**PROVIDED DATA:**
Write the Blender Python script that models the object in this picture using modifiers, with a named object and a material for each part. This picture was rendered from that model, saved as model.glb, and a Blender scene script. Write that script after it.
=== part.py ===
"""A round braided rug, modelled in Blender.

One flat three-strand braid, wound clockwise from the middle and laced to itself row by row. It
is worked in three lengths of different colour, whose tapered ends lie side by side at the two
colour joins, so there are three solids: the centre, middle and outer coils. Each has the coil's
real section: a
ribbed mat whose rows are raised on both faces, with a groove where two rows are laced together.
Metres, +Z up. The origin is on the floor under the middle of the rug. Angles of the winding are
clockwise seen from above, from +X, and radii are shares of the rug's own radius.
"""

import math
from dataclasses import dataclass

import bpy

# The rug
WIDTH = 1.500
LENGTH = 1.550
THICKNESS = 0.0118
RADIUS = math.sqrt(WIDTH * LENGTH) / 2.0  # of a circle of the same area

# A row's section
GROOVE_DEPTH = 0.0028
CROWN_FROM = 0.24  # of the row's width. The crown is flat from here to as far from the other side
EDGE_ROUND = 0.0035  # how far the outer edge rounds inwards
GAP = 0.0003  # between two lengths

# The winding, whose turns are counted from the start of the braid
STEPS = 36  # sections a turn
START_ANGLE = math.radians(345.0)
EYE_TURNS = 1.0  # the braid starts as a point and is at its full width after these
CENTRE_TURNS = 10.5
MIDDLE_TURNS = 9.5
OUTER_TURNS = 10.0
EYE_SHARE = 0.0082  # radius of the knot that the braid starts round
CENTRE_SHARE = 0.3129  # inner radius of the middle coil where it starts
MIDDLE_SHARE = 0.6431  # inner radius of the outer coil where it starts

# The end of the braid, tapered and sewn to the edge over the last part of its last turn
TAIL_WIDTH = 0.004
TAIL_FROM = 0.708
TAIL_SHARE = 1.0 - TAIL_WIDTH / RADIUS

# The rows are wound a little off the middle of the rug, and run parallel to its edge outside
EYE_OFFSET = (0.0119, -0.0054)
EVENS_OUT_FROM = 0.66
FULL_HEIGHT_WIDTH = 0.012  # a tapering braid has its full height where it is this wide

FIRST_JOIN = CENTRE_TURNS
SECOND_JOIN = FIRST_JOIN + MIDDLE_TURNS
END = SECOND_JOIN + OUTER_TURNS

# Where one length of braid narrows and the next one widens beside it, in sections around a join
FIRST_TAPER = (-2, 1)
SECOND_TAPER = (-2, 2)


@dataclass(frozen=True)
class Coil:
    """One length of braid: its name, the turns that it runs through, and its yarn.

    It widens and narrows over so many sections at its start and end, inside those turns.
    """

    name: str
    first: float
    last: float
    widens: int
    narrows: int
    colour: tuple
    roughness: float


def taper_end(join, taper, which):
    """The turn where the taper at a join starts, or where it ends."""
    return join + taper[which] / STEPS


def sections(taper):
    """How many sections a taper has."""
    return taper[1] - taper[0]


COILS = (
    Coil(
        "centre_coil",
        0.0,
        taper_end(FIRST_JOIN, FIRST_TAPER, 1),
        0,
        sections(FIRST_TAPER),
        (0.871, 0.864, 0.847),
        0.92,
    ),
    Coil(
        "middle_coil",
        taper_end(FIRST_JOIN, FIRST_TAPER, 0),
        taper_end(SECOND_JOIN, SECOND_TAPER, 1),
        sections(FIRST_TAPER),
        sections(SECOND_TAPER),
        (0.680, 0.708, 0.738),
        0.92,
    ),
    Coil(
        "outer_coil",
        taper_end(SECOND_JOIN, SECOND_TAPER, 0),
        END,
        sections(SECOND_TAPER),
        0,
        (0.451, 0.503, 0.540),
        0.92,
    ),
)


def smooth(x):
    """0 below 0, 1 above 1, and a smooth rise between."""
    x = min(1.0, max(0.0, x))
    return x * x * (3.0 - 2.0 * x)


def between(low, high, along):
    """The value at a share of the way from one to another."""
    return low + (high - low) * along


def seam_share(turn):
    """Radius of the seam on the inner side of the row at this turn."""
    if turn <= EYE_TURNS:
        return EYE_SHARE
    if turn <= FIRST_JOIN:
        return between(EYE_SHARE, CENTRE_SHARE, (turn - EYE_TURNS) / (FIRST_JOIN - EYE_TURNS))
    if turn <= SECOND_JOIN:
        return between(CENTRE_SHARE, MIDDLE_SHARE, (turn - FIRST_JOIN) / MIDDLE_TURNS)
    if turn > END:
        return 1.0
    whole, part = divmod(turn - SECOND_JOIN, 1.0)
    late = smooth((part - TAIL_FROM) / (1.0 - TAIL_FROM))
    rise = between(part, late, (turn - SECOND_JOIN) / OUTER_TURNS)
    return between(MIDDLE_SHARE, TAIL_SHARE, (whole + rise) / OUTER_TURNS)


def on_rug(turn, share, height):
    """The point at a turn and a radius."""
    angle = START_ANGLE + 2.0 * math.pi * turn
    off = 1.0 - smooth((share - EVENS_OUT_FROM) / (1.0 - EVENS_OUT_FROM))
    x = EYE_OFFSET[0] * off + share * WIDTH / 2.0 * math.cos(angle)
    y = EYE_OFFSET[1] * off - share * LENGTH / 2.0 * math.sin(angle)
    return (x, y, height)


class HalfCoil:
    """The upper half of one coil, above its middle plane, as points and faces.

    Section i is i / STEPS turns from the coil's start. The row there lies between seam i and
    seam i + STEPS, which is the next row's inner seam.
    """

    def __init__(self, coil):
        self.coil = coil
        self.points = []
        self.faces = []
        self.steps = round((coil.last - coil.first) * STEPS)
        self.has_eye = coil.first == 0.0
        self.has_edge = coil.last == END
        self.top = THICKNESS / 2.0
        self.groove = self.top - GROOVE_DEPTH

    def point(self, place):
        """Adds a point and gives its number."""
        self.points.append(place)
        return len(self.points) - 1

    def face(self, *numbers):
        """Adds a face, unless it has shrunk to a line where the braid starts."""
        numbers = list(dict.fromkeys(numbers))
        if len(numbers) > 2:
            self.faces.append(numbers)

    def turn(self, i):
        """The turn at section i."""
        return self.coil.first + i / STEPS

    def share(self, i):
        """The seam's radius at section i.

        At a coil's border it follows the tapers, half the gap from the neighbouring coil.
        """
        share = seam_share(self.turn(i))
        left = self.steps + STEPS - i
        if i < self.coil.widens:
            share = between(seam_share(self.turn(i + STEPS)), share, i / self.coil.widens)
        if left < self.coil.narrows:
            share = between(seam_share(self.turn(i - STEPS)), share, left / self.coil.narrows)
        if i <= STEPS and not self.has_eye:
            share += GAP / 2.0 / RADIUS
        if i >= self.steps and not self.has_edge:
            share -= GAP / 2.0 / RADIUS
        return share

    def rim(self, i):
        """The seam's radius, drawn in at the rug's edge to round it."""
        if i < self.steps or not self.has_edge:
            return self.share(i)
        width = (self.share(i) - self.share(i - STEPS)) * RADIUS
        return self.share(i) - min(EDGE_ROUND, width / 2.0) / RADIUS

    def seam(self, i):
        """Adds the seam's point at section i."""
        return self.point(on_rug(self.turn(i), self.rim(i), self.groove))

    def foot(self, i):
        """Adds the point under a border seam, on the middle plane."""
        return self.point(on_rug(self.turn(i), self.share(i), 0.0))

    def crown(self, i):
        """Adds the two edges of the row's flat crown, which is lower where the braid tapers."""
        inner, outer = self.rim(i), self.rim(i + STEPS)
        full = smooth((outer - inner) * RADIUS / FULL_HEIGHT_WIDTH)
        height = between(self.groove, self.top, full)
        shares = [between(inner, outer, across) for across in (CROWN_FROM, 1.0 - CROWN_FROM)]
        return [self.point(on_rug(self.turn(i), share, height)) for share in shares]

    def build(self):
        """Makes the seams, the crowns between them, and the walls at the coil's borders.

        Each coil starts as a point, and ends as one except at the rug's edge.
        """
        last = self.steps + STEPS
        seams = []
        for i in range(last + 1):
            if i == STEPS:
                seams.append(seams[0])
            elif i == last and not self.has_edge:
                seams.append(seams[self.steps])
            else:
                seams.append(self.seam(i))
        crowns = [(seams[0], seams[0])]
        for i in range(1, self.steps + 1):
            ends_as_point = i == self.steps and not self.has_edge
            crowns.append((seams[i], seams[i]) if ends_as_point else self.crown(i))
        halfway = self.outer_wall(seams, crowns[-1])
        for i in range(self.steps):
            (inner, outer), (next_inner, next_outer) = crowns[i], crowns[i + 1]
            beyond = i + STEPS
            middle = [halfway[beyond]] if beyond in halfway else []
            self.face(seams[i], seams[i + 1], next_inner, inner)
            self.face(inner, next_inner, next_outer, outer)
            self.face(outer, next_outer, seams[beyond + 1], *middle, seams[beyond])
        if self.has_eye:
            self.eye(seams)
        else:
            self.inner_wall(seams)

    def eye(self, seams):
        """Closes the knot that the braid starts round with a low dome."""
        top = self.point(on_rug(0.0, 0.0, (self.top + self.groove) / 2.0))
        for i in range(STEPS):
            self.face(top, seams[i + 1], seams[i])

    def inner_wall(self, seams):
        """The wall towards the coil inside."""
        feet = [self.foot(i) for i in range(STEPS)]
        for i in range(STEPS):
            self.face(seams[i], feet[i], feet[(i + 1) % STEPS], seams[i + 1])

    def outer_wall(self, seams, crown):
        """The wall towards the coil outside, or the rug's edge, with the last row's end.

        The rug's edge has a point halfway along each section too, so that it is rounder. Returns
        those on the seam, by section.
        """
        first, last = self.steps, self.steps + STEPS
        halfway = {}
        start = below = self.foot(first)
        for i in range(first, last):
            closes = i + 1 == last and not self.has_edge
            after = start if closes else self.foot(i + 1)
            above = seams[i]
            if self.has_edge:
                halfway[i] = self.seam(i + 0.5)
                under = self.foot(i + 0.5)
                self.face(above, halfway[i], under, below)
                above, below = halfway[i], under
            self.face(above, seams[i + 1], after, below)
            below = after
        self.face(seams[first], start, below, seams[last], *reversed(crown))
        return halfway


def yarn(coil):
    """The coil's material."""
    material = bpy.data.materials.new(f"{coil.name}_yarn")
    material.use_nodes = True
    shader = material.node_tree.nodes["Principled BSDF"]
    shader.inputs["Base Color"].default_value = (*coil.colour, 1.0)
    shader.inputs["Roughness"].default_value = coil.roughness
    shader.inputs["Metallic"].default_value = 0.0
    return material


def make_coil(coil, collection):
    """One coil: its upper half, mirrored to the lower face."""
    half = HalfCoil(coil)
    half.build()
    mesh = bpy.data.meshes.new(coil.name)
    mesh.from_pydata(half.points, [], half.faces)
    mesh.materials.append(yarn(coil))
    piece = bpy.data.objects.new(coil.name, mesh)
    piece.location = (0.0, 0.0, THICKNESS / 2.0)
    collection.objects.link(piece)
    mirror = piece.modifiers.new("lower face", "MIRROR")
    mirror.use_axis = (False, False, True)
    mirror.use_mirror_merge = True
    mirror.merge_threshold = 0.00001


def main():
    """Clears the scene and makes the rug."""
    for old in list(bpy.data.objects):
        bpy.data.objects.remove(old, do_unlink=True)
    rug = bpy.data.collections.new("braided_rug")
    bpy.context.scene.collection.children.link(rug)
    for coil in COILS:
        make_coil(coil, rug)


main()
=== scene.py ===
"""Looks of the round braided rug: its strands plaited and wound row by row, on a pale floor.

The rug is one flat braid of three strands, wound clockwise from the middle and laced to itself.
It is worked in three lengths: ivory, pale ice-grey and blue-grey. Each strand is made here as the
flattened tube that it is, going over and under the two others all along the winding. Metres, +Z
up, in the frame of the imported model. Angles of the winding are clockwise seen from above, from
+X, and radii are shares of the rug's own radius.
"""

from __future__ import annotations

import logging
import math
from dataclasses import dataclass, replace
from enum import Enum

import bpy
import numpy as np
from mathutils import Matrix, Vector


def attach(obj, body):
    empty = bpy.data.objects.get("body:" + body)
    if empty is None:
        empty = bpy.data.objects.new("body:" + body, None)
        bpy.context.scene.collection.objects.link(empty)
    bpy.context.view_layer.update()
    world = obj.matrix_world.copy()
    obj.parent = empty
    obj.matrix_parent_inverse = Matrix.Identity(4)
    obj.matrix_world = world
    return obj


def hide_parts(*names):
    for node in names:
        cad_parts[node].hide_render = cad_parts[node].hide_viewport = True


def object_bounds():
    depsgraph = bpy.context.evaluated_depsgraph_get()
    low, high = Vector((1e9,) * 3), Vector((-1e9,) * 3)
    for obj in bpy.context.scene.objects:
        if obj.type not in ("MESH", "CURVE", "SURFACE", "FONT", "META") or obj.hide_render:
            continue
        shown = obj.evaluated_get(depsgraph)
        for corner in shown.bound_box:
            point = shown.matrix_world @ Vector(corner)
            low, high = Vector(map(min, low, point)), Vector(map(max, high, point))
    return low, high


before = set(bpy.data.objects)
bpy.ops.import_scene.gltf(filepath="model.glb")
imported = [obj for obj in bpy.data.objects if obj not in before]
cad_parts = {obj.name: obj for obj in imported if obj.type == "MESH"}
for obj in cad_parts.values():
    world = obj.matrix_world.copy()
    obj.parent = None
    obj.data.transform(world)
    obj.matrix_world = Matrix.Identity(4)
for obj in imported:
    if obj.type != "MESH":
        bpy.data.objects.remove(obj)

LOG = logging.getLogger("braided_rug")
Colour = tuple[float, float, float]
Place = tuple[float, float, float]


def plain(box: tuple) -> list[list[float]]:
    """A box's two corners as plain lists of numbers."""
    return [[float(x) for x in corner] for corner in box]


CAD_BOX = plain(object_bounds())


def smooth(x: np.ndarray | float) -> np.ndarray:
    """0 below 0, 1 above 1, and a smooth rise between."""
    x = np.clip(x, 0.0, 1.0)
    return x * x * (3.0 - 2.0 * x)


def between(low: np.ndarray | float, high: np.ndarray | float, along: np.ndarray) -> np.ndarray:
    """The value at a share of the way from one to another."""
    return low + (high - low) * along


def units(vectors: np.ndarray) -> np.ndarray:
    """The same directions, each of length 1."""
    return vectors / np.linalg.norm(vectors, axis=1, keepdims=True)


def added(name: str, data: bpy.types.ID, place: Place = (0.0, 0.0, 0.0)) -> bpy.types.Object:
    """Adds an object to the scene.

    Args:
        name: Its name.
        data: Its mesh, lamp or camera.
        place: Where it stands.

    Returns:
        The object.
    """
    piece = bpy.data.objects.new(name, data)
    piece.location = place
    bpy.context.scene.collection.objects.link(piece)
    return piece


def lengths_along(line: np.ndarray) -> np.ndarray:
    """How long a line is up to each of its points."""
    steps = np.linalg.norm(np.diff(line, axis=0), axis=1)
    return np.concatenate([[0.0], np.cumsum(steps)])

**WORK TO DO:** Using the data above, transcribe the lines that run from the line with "bpy.context.scene.collection.children.link(rug)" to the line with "from mathutils import Matrix, Vector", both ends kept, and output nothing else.

**RESULT FOR THIS EXERCISE:**
    bpy.context.scene.collection.children.link(rug)
    for coil in COILS:
        make_coil(coil, rug)


main()
=== scene.py ===
"""Looks of the round braided rug: its strands plaited and wound row by row, on a pale floor.

The rug is one flat braid of three strands, wound clockwise from the middle and laced to itself.
It is worked in three lengths: ivory, pale ice-grey and blue-grey. Each strand is made here as the
flattened tube that it is, going over and under the two others all along the winding. Metres, +Z
up, in the frame of the imported model. Angles of the winding are clockwise seen from above, from
+X, and radii are shares of the rug's own radius.
"""

from __future__ import annotations

import logging
import math
from dataclasses import dataclass, replace
from enum import Enum

import bpy
import numpy as np
from mathutils import Matrix, Vector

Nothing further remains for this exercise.